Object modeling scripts
....................

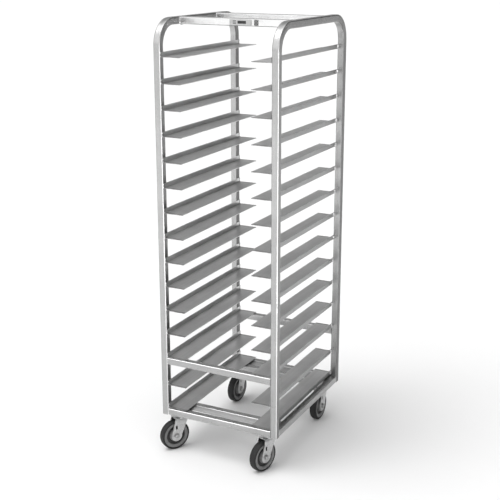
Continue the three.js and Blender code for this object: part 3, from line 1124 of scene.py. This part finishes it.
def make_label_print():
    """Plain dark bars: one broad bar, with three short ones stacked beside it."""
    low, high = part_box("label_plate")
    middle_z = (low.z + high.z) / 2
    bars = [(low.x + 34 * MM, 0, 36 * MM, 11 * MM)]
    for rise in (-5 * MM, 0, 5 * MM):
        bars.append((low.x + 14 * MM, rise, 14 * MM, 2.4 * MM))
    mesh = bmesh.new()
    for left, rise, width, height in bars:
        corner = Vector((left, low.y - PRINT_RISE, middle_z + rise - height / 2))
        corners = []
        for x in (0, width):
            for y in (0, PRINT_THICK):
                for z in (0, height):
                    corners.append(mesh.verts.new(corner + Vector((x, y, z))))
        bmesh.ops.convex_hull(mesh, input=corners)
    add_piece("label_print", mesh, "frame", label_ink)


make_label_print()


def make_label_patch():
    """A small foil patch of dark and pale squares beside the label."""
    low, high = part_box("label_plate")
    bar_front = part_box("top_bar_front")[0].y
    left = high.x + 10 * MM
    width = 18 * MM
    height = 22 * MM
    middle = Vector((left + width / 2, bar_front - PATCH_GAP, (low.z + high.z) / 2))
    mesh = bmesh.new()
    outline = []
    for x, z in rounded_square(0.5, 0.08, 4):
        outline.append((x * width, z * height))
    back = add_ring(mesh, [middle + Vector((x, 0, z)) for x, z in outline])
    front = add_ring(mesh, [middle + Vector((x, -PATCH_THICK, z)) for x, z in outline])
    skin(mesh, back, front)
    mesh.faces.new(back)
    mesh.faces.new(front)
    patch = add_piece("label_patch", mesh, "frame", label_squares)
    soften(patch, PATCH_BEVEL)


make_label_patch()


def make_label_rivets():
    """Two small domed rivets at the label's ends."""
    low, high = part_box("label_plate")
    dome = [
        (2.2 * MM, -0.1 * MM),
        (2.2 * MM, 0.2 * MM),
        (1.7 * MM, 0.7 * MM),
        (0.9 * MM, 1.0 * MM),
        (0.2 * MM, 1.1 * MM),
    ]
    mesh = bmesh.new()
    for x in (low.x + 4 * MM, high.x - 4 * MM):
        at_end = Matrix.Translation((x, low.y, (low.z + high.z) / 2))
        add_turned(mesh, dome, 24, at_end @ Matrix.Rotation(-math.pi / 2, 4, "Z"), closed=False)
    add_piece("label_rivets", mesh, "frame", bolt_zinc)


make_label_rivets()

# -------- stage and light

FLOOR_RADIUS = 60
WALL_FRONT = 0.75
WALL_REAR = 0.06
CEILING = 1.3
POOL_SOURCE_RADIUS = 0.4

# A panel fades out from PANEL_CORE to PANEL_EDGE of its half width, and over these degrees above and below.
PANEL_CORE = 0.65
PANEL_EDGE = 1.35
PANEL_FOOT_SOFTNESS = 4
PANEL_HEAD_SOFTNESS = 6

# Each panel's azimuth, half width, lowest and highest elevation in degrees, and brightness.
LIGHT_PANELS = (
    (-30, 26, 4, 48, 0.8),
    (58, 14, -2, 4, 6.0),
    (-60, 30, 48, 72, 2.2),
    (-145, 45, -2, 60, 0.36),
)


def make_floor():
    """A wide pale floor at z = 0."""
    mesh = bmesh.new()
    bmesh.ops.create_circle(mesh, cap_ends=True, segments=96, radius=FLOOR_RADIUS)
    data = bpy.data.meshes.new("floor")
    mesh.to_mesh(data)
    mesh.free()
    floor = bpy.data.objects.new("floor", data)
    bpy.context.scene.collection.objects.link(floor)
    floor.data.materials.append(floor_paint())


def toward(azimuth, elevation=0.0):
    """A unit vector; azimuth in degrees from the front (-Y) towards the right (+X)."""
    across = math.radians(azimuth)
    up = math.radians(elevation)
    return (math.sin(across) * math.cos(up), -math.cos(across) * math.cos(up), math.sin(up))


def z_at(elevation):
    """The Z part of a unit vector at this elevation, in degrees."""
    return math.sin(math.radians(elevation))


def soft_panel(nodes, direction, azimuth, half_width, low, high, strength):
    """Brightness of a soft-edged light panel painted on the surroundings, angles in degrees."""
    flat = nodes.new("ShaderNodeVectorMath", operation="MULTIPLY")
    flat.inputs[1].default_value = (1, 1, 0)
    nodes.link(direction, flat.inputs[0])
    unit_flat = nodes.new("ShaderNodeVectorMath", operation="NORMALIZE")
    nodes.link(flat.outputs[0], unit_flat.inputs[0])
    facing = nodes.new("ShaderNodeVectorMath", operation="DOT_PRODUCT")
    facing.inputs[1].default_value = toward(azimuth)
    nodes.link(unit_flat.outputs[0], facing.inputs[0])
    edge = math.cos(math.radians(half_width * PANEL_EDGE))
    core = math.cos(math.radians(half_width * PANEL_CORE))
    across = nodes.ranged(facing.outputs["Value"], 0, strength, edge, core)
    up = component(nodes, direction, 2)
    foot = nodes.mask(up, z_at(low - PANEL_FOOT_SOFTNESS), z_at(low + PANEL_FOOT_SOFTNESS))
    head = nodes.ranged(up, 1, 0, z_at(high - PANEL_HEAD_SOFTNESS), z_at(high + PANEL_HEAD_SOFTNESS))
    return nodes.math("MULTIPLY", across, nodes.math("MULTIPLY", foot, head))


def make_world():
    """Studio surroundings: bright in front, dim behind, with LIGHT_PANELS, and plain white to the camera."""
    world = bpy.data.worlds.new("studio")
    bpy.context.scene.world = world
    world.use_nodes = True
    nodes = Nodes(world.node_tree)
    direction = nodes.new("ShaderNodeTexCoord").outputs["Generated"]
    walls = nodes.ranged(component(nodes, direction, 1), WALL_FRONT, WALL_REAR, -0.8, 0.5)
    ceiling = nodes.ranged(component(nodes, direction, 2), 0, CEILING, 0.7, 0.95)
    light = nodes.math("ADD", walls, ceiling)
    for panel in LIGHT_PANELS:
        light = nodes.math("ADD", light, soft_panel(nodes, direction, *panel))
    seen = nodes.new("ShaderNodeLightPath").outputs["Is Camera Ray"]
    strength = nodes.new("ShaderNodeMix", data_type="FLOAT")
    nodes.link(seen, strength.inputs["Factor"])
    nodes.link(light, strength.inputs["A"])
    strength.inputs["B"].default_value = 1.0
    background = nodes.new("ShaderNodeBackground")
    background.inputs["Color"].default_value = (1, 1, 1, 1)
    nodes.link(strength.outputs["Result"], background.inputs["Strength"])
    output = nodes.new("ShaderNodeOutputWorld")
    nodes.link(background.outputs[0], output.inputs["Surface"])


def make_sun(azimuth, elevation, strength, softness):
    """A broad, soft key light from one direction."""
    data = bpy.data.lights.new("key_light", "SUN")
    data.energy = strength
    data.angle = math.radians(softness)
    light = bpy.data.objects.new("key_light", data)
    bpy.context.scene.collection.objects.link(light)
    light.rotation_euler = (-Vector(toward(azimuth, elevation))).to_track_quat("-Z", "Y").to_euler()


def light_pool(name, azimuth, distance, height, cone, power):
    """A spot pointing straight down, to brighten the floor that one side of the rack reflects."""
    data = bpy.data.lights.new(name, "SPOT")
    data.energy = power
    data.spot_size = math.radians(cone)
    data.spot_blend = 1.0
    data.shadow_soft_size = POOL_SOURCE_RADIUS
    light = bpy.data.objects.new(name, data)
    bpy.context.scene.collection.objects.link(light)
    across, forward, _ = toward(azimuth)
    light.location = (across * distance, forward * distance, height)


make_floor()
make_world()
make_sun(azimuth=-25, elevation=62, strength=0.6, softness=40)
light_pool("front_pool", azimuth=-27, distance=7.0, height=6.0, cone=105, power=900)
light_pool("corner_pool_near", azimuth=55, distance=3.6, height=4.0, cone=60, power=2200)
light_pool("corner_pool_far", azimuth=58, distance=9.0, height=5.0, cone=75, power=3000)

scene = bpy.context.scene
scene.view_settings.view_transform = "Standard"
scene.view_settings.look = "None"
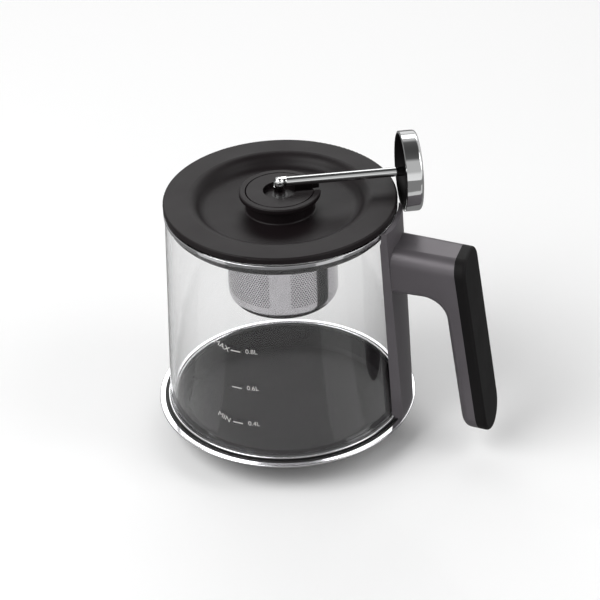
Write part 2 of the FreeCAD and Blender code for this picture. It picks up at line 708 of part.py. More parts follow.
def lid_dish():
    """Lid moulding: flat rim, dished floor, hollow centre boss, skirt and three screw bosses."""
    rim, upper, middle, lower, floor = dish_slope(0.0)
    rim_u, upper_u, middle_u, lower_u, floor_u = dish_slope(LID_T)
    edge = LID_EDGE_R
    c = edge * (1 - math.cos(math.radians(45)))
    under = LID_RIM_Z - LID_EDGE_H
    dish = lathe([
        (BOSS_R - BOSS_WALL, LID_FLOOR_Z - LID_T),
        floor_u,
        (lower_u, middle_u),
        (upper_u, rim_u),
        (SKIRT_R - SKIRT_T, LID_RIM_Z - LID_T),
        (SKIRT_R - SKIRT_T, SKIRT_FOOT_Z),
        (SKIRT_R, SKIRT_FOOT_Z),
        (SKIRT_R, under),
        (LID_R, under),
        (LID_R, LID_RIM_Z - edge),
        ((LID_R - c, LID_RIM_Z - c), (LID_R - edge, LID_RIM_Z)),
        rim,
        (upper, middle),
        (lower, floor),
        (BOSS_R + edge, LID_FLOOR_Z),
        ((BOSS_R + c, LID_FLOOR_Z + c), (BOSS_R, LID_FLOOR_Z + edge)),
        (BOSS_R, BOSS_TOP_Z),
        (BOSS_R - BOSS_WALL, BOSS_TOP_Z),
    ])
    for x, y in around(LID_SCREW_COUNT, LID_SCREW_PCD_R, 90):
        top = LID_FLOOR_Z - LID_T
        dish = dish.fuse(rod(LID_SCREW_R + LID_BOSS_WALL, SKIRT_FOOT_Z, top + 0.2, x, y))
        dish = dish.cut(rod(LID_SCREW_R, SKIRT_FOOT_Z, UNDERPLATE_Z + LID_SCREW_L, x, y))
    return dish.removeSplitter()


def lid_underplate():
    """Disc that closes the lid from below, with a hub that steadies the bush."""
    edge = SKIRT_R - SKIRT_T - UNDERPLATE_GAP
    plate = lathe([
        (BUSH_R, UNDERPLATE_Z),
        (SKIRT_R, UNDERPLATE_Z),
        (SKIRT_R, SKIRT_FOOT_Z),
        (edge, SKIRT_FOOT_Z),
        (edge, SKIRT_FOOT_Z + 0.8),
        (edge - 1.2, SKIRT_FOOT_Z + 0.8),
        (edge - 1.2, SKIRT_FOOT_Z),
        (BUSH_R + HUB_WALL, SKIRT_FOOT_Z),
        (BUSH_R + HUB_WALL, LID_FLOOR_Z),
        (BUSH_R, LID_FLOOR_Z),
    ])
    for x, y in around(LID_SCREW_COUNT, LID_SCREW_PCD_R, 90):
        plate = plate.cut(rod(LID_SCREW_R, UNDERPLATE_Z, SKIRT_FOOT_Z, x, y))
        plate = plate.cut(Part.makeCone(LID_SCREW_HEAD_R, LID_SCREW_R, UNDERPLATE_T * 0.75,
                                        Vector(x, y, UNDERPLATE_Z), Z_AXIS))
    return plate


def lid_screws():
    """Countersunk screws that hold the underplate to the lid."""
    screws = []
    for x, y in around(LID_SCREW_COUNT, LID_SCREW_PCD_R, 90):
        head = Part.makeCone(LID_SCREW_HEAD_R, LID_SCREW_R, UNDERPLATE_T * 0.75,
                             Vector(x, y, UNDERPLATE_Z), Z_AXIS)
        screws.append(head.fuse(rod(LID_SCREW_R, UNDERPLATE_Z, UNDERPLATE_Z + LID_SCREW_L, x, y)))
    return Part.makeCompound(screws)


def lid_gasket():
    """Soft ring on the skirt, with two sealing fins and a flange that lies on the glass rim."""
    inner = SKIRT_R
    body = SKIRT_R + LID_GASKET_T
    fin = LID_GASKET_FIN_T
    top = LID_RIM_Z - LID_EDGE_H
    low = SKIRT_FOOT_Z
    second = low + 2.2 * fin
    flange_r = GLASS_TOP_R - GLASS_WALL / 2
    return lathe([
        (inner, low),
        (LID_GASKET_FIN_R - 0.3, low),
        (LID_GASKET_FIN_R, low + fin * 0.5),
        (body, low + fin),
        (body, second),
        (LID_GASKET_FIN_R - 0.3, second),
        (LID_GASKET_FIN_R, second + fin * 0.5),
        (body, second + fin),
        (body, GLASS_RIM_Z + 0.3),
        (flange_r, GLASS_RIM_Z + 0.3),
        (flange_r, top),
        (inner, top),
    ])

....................

Copy out each line in the listing that has the word "Blender".

--- SOLUTION ---
Continue the three.js and Blender code for this object: part 3, from line 1124 of scene.py. This part finishes it.
Write part 2 of the FreeCAD and Blender code for this picture. It picks up at line 708 of part.py. More parts follow.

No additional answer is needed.